There are those moments that hold vigil in the deepest, sweetest parts of your memory.
Moments locked away and hidden in vaults of stored up experiences past.
Things that don't surface until something triggers them... say... a dream..
Blast those dreams!!
And then all of the sudden, the things you remember from 20 or so years ago are fresh, and on the surface, and so close to consciousness...
Because of one dream.
The day slowly passes and you remember the dream.
You wonder about could have beens; would have beens, and should have beens.
All the endless possibilities.
Things that have no bearing in reality now.
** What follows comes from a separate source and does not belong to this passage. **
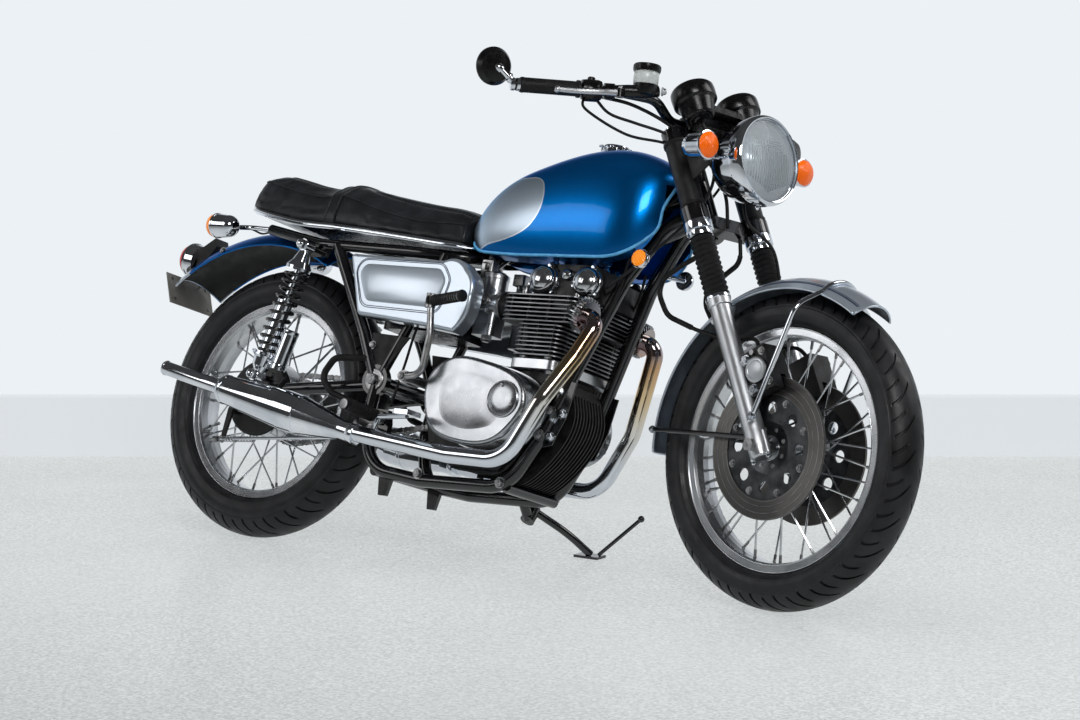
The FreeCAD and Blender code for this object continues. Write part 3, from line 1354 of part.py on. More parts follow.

It's a dangerous thing, that past.
You think of California sunsets on the Pacific ocean that you never saw in person, but had pictures of.
You think of sun kissed skin and bleached blonde hair from being outside all day.
You think of sneaking into R rated movies - the ones you're not supposed to frequent as a young teenager.
You can't remember exactly how it ends...
What causes such dreams??
Dreams of teenage angst, hormones, that oh-so-boy-crazy zone.
Dreams of people that are not in your life any more.
Because as we grow up, people move away.
I'm not the same person I was when I was 13.
Nor when I was 18.
I've tasted the awkwardness that comes along with being with a best friend after not seeing them for 4 years and NOT being able to just pick back up where you left off...
It's a little sad just how much things change over the years.
It really makes you feel old, huh.
The past is just that.
And should probably, most certainly stay there.
But there will always be pictures to remember the sweetest things.
Here is a tiny glimpse into my past...
that was then.
this is now.
So, you just take those memories, put them back in those secure vaults of your memory bank.
And let your dreams pull them out at random for when you may just forget.